氷点下の世界で、道路を造る
――どういうメンバーで構成されているんですか?
橋本さん 一回目の48次隊は66人で構成されていましたが、いろいろな分野のスペシャリストが集っていました。その中で設営部門の建築・土木担当は5人で、ゼネコンからの参加は私だけでした。ほかにも気象庁や大学からの研究者が派遣され、医者や調理人は皆さんにも知られていると思いますが、電気関係では関電工さんやヤンマーさん、設備関係では日立さん、車両関係ではいすゞ自動車さんや大原鉄工さんから社員が派遣されていましたね。皆さん、それぞれ研究分野がありますが、現場での施工自体は彼らの協力のもと進めました。
――南極では、どのような仕事をされていた?
橋本さん 昭和基地のインフラ整備の計画の中でメインは、道路整備でした。アスファルトプラントがないため、山を削って平らに敷き均し、7m幅の道路を造りました。轍ができないようにテラセル構造にし、敷き詰めたテラセルの上に土を敷きならし転圧をかけ完成です。これまでの昭和基地内の道路は凸凹で、車のスピードも20km/hを出すのが精いっぱいだったんですが、今は100km/h以上出しても大丈夫になりました(笑)。

道路の施工の様子
また、ヘリポートを造りましたね。すべて人力で27m×25m四方の広さの場所にアルミ製のプレートを敷き詰めました。マイナスの気温の中での作業でしたが、太陽が近くて体感温度が高いので、半袖で作業する人もいたり、3~4日経つと強烈な紫外線で日焼けしちゃいましたね。その結果、肌にシミも残ったりして。

ヘリポートの施工の様子
――体調管理は難しい?
橋本さん 基地内には病院もあるのですが、過去データをみると年間300人ほ60どの患者数が病院を訪れています。隊員は人程度で構成されているので、数字上はひとり平均5回ほど病院のお世話になっていることになります。ちなみに私は一度も病院のお世話になっていません。

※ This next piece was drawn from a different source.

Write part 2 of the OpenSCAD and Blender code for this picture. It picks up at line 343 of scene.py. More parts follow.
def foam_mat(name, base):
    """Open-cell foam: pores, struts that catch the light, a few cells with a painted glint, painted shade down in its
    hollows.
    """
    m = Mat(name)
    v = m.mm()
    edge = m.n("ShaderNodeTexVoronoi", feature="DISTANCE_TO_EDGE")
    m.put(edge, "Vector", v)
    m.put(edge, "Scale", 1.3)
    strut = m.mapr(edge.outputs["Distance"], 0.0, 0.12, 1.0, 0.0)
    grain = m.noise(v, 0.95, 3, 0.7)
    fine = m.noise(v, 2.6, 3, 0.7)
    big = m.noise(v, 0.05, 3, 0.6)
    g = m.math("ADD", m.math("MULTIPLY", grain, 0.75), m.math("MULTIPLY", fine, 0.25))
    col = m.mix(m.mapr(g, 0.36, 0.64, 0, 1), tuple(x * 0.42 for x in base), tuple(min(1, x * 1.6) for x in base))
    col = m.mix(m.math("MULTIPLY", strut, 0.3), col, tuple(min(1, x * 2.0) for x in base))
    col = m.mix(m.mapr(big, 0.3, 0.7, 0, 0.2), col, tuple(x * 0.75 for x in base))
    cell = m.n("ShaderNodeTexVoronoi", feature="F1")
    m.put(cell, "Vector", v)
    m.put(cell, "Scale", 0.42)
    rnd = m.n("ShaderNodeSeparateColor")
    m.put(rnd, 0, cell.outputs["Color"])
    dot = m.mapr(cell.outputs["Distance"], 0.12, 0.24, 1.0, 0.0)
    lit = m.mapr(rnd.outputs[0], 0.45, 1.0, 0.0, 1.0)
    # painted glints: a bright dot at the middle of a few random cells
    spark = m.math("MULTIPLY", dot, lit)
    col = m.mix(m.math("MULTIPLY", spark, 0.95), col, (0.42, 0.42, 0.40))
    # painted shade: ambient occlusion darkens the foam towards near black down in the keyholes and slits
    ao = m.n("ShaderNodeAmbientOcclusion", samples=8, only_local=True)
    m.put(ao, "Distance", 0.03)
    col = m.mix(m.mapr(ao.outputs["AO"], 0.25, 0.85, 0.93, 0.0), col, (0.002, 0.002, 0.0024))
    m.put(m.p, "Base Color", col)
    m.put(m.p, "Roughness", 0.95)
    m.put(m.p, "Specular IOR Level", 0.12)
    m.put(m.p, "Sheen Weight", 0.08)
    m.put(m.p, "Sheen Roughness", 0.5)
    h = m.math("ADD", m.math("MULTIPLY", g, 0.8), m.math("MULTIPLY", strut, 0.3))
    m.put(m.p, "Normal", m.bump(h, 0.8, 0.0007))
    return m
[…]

私が参加した夏隊に限って言えば、設営が中心の夏季であるため、外科関係で病院のお世話になることが多いですね。どうしても現場作業が多いため、擦り傷が絶えないなど、国内の建設現場と同様です。施工は素人の方々で行うことになるので、安全管理は特に厳しくしていますが、現場監督の立場の人間は自分一人しかいないため、全てに目を行き届かせることはとても難しいことです。
医者や料理人が生コンを練る?
――ちなみに、どんな訓練されるんですか?
橋本さん 隊員候補に決まった時点で、国立極地研究所へ挨拶に行ったらすぐに健康診断の案内を受け受診します。そして出発する年の2月初旬に、蓼科高原にて冬山に立てこもりテントで一夜を過ごし、直に雪の上に寝たりしながら寒さを体感する訓練やスキーを習得します。また、遭難等を想定した滑落体験や滑落した人を救助するレスキュー訓練などを実施します。

滑落脱出訓練の様子
その訓練が終わったら、南極観測隊ならではの心構え等を学ぶ集合教育が始まります。その後、健康診断の結果が出て健康診断結果にによっては候補者から外れる人、それを補充する新たな候補者が選定され、6月に正式に隊員として発表されます。

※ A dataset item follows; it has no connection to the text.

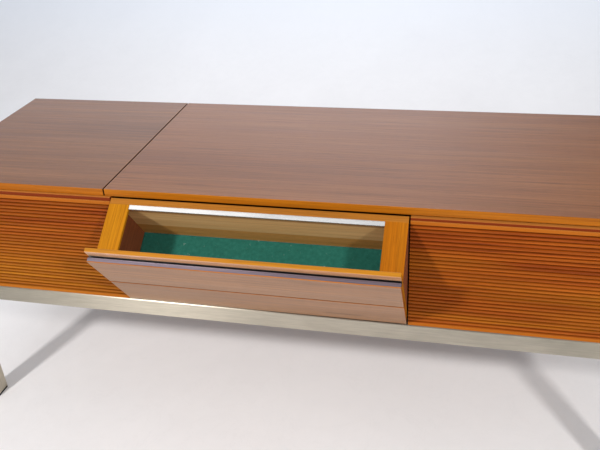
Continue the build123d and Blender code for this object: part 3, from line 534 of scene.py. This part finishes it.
# ------------------------------------------------------------------ soft pieces
def slab_cloth(name, origin, ex, ey, ez, w, l, t, nx, ny, amp, material, seed):
    """Thin sheet of nx by ny cells with a soft, uneven surface; top along +ez."""
    r = random.Random(seed)
    ph = [(r.uniform(0, 6.28), r.uniform(0, 6.28), r.uniform(0.6, 1.4)) for _ in range(4)]
    me = bpy.data.meshes.new(name)
    bm = bmesh.new()
    top, bot = [], []
    for j in range(ny + 1):
        for i in range(nx + 1):
            a, b = i / nx, j / ny
            e = min(a * w, (1 - a) * w, b * l, (1 - b) * l)
            k = min(1.0, e / 0.004)
            h = sum(sin(a * 9 * q * w / 0.2 + p1) * sin(b * 5 * q + p2) for p1, p2, q in ph) / 4
            round_down = (1 - math.sqrt(max(0.0, 1 - (1 - k) ** 2))) * 0.45 * t
            fuzz = r.uniform(-1, 1) * amp * 0.25
            top.append(bm.verts.new(origin + ex * (a * w) + ey * (b * l) + ez * (t - amp + (h * amp + fuzz) * k * 0.8 - round_down)))
            bot.append(bm.verts.new(origin + ex * (a * w) + ey * (b * l)))
    n = nx + 1
    for j in range(ny):
        for i in range(nx):
            q = (j * n + i, j * n + i + 1, (j + 1) * n + i + 1, (j + 1) * n + i)
            bm.faces.new([top[v] for v in q])
            bm.faces.new([bot[v] for v in reversed(q)])
    ring = [i for i in range(n)] + [j * n + nx for j in range(1, ny + 1)] + [ny * n + i for i in range(nx - 1, -1, -1)] + [j * n for j in range(ny - 1, 0, -1)]
    for a, b in zip(ring, ring[1:] + ring[:1]):
        bm.faces.new((bot[a], bot[b], top[b], top[a]))
    bmesh.ops.recalc_face_normals(bm, faces=bm.faces)
    bm.to_mesh(me)
    bm.free()
    for p in me.polygons:
        p.use_smooth = True
    o = bpy.data.objects.new(name, me)
    bpy.context.scene.collection.objects.link(o)
    me.materials.append(material)
    return o


FX, FB0, FB1 = 280.5, 22.5, 134.5
felt = slab_cloth("felt_lining", tilt_pt(-FX, FB0, 63), Vector((1, 0, 0)), Vector((0, CT, ST)), Vector((0, -ST, CT)), 2 * FX / 1000, (FB1 - FB0) / 1000, 0.002, 280, 56, 0.00028, felt_m, 3)
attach(felt, "bin")
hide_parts("bin_felt")

for key, x0, z1 in (("left", -0.7565, 0.555), ("right", 0.3375, 0.598)):
    c = slab_cloth("speaker_cloth_" + key, Vector((x0, -0.2348 + YS, 0.379)), Vector((1, 0, 0)), Vector((0, 0, 1)), Vector((0, -1, 0)), 0.419, z1 - 0.379, 0.0012, 120, 60, 0.0001, cloth_m, 5)
    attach(c, "cabinet")
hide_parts("grille_cloths")

# ------------------------------------------------------------------ stage, lights, camera
def floor_mat():
    m = M("floor_sheet", rough=0.75, spec=0.25)
    a = m.noise(m.coord((1.6, 1.6, 1.6)), 1.0, 5.0, 0.6, 0.6)
    b = m.noise(m.coord((22, 22, 22), (0, 0, 0), (3, 1, 0)), 1.0, 4.0, 0.65)
    d = m.noise(m.coord((5.5, 5.5, 5.5), (0, 0, 0), (7, 2, 4)), 1.0, 6.0, 0.7, 1.4)
    c = m.ramp(a, [(0.3, (0.88, 0.855, 0.86)), (0.7, (0.93, 0.905, 0.91))])
    c = m.mix(m.maprange(b, 0.3, 0.7, 0.0, 0.10), c, (0.76, 0.74, 0.745))
    c = m.mix(m.maprange(m.math("ABSOLUTE", m.math("SUBTRACT", d, 0.5)), 0.0, 0.012, 0.10, 0.0), c, (0.68, 0.66, 0.66))
    # the roll turns bluer and cleaner up the wall, and the room's shade falls on its upper right
    p = m.sep(m.tc.outputs["Object"])
    up = m.maprange(p[2], 0.02, 0.5, 0.0, 1.0)
    c = m.mix(up, c, (0.80, 0.84, 0.92))
    shade = m.math("MULTIPLY", m.maprange(p[0], 0.1, 1.5, 0.0, 1.0), m.maprange(p[2], 0.6, 1.3, 0.0, 1.0))
    c = m.mix(m.math("MULTIPLY", shade, 0.85), c, (0.10, 0.10, 0.11))
    # painted shade: the roll darkens higher up the wall
    c = m.mix(m.maprange(p[2], 1.5, 3.0, 0.0, 0.6), c, (0.20, 0.19, 0.18))
    return m.out(c, None, m.bump(b, 0.1, 0.002))


def stage_floor():
    """Floor that curves up into a pale wall behind the cabinet."""
    me = bpy.data.meshes.new("studio_floor")
    bm = bmesh.new()
    prof = [(-6.0, 0.0), (1.7, 0.0)]
    for i in range(1, 13):
        a = radians(90 * i / 12)
        prof.append((1.7 + 1.4 * sin(a), 1.4 - 1.4 * cos(a)))
    prof.append((3.1, 5.0))
    rows = [[bm.verts.new((x, y, z)) for x in (-9.0, -3.0, 3.0, 9.0)] for y, z in prof]
    for r0, r1 in zip(rows, rows[1:]):
        for i in range(3):
            bm.faces.new((r0[i], r0[i + 1], r1[i + 1], r1[i]))
    bm.to_mesh(me)
    bm.free()
    for p in me.polygons:
        p.use_smooth = True
    o = bpy.data.objects.new("studio_floor", me)
    bpy.context.scene.collection.objects.link(o)
    me.materials.append(floor_mat())
    return o


stage_floor()


def area(name, loc, target, size, power, color=(1, 1, 1)):
    ld = bpy.data.lights.new(name, "AREA")
    ld.shape = "SQUARE"
    ld.size = size
    ld.energy = power
    ld.color = color
    o = bpy.data.objects.new(name, ld)
    o.location = loc
    d = Vector(target) - Vector(loc)
    o.rotation_euler = d.to_track_quat("-Z", "Y").to_euler()
    bpy.context.scene.collection.objects.link(o)
    return o


area("light_left", (-1.36, -2.28 + YS, 2.21), (0.0, 0.0, 0.45), 0.22, 54, (1.0, 0.985, 0.965))
area("light_right", (1.87, -2.20 + YS, 2.2), (0.1, 0.0, 0.45), 0.26, 44, (1.0, 0.985, 0.965))
area("light_backdrop", (-0.3, 0.9, 3.0), (-0.35, 3.0, 0.9), 1.2, 38, (0.96, 0.98, 1.0))

w = bpy.data.worlds.new("studio")
bpy.context.scene.world = w
w.use_nodes = True
w.node_tree.nodes["Background"].inputs[0].default_value = (0.90, 0.95, 1.0, 1)
w.node_tree.nodes["Background"].inputs[1].default_value = 0.44

R = [[0.9733890188546392, 0.22269882135686736, -0.05402826056301588],
     [0.06565132549659607, -0.4968882513028003, -0.8653276657878134],
     [-0.21955345917052424, 0.8387534206687374, -0.498286040224638]]
right, down, fwd = (Vector(r) for r in R)
cam = bpy.data.cameras.new("camera")
cam.lens = 723.33 / 600 * 36
cam.sensor_width = 36
cam.clip_start = 0.01
co = bpy.data.objects.new("camera", cam)
mw = Matrix((right, -down, -fwd)).transposed().to_4x4()
mw.translation = Vector((1.062686798 / 0.9 - 0.775, -1.078438813 / 0.9 - 0.25 + YS, 0.591858839 / 0.9 + 0.63))
co.matrix_world = mw
bpy.context.scene.collection.objects.link(co)
bpy.context.scene.camera = co

vs = bpy.context.scene.view_settings
vs.view_transform = "Standard"
vs.look = "None"
vs.exposure = 0.0
vs.gamma = 1.0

隊員決定後は、菅平高原で夏訓練があり、とにかくひたすら山を走らされた思いがあります。中には走行ルートを間違えてロストポジションする人も。ほかにも、消防訓練や救護訓練、そして南極に関する知識を学ぶなど1週間滞在し、最後にはソフトボール大会にて隊員同士のコミュニケーションを図りました。7月1日からは飛島建設を辞める形を取り、文部科学省の職員として国立極地研究所にお世話になります。
――配属後には何をされた?
橋本さん まずは、防衛省とのスケジュール調整ですね。五社連(文部科学省・極地研・防衛省・しらせ・観測隊)会議に参画し、南極でのオペレーションスケジュールに合わせた自衛隊の方々の支援要請等を行います。
また、南極観測隊員に対し、立てた教育計画に基づき人選を行った後、重機関連の免許を取得していただきます。私も建機教習所に通い、数種類の免許を取得させていただきました。
――橋本さん自身が教えたことも多い?
橋本さん そうですね。全体感で言うと、南極で実施する夏季オペレーションの計画に関する説明、それぞれの作業に潜む危険に対する安全対策等を講義します。
また、南極で実施する作業に関するポイントを教えるのですが、例えばコンクリート打設については、医者と調理人にコンクリートを実際練ってもらい、コンクリートの性状を理解してもらいます。南極観測隊でのコンクリート担当は昔から医者と調理人と決まっている伝統です。おそらく、医者は薬の調合の知識があり、調理人は食材を混ぜたりするのが上手だという理由からではないかと。
何より、南極の夏期間は、医者が割と暇(?)なんですよね。医者が忙しかったら大変ですけどね(笑)。すごく楽しそうにコンクリートを造っていましたよ。
観測隊に選ばれる人たちはやっぱり頭が良くて、ひとつ教えるとすぐに理解し行動に起こせる能力に長けているので、そういう意味で南極では国内より作業指示が簡単に済みましたね(笑)。